Studies find that Fox News, a right-leaning channel founded in 1996, had a measurable effect on voting patterns. Places that got Fox News in time for the 2000 election increased their support for George W. Bush by about half a percentage point. And in subsequent elections, places where Fox News was easier to find on the channel lineup had higher levels of Republican voting, according to economists Gregory Martin and Ali Yurukoglu.

So that’s it then, right? Well, not so fast.

[T]he trend of rising partisanship predates even the partisan cable networks. As Boxell, Gentzkow and Shapiro show, political polarization has been increasing since at least the 1970s.

We likely will not find a single catalyst for our political chasm, but it hardly seems coincidental that polarization began increasing in the 1970s, just after the social upheaval of the preceding decade. The changes that occurred in the 1960s, both politically and socially, started the long march toward party purity. There once were conservative Democrats and liberal Republicans, something we pretty much finished sorting out in recent years. It’s safe to say nearly all Democrats are liberal, or at least left-leaning, and just about all –yeah, probably all- Republicans are conservative. Take party purity, combine it with societal fissures, including sexual identity, race, economic inequality, then add the partisan cable news echo chamber, and last, sprinkle in the social media “bubble” effect. — I give you the political battlefield that is America 2017.

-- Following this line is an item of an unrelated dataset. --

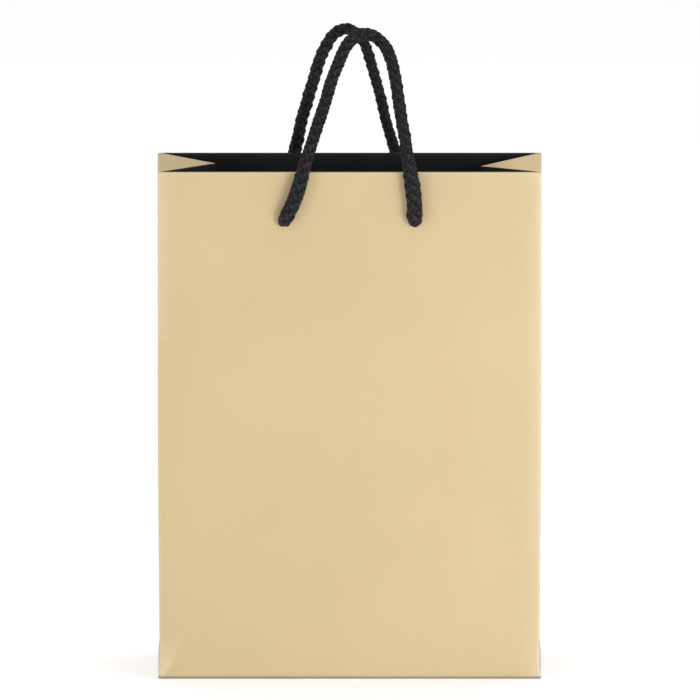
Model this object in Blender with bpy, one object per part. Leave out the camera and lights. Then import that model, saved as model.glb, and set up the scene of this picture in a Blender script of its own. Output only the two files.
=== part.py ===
"""Gift bag: folded paper body with a turned-in top, card liners and two braided rope handles."""

import math

import bmesh
import bpy
import numpy as np
from mathutils import Matrix, Vector

MM = 0.001

# The bag's three sizes, along X, Y and up the walls.
WIDTH = 180.0 * MM
DEPTH = 80.0 * MM
HEIGHT = 240.0 * MM
# How far each wide wall leans in at its top edge.
LEAN_IN = 10.5 * MM
LEAN = math.asin(LEAN_IN / HEIGHT)

# Paper, card and the room left between layers.
PAPER = 0.3 * MM
GAP = 0.3 * MM
STRIP_CARD = 0.5 * MM
BASE_CARD = 1.0 * MM
CARD_SIDE = 2.4 * MM
FLAP_SIDE = 0.6 * MM
FLAP_LAP = 12.0 * MM

# The turned-in top.
HEM_DEPTH = 38.0 * MM
HEM_SIDE = 4.0 * MM
STRIP_DEPTH = 33.0 * MM
STRIP_SIDE = 6.0 * MM
STRIP_BELOW_RIM = 1.0 * MM
GUSSET_HEM_DEPTH = 30.0 * MM
HEM_CORNER = 3.0 * MM
HEM_CREASE = 1.2 * MM
SEAM_WIDTH = 16.0 * MM
SEAM_SIDE = 3.5 * MM
SEAM_FOOT = 6.0 * MM
SEAM_TOP = 190.0 * MM

# Rope and its holes.
ROPE_R = 3.0 * MM
HOLE_R = 3.6 * MM
HOLE_X = 30.7 * MM
HOLE_UP = 217.2 * MM
HOLE_CUT_REACH = 6.0 * MM
SWING_AXIS_Y = 34.0 * MM
SWING_AXIS_Z = 217.0 * MM
NECK_OUT = 0.2 * MM
NECK_BEHIND = 0.5 * MM
KNOT_R = 7.6 * MM
KNOT_LENGTH = 11.0 * MM
KNOT_RINGS = 10
KNOT_FULLNESS = 0.6
TAIL_LENGTH = 3.0 * MM
TAIL_SWELL = 1.08
TAIL_END = 0.9

# Room along the creases.
CREASE = 0.3 * MM
WALL_FOOT = 0.4 * MM
GUSSET_FOOT = 0.5 * MM
CORNER = 1.3 * MM
CORNER_TAPER = 3.2 * MM

# How finely round parts are faceted.
HOLE_SIDES = 32
KNOT_SIDES = 28
ROPE_SIDE_STEPS = 3
ROPE_POINTS = 44
SPLINE_STEPS = 24

# Rounded rope ends: (distance past the end, thickness), both as shares of the rope's radius.
ROPE_ENDS = ((0.94, 0.36), (0.72, 0.7), (0.38, 0.93))

GOLD = (0.72, 0.55, 0.31)
BLACK = (0.012, 0.012, 0.013)
GREY_BOARD = (0.32, 0.31, 0.29)
SOFT_BLACK = (0.014, 0.014, 0.015)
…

While we can’t wholly blame the internet for political polarization, it is in the mix. And though it is reasonable to postulate cable news has an oversized corollary on polarization, maybe we need more precision in our language. What do we mean by polarization? We aren’t really saying we’ve become more partisan, it’s that we have grown more likely to see the other side as the enemy. There’s now a more pronounced political demarcation, offering a clear “us vs. them” choice, a dynamic not as distinctly defined in times before party purity.

In 1960, only about 5 percent of Americans said they would disapprove their children married someone of the opposite party. But in 2010, 40 percent of parents said they would be “upset” at such a marriage.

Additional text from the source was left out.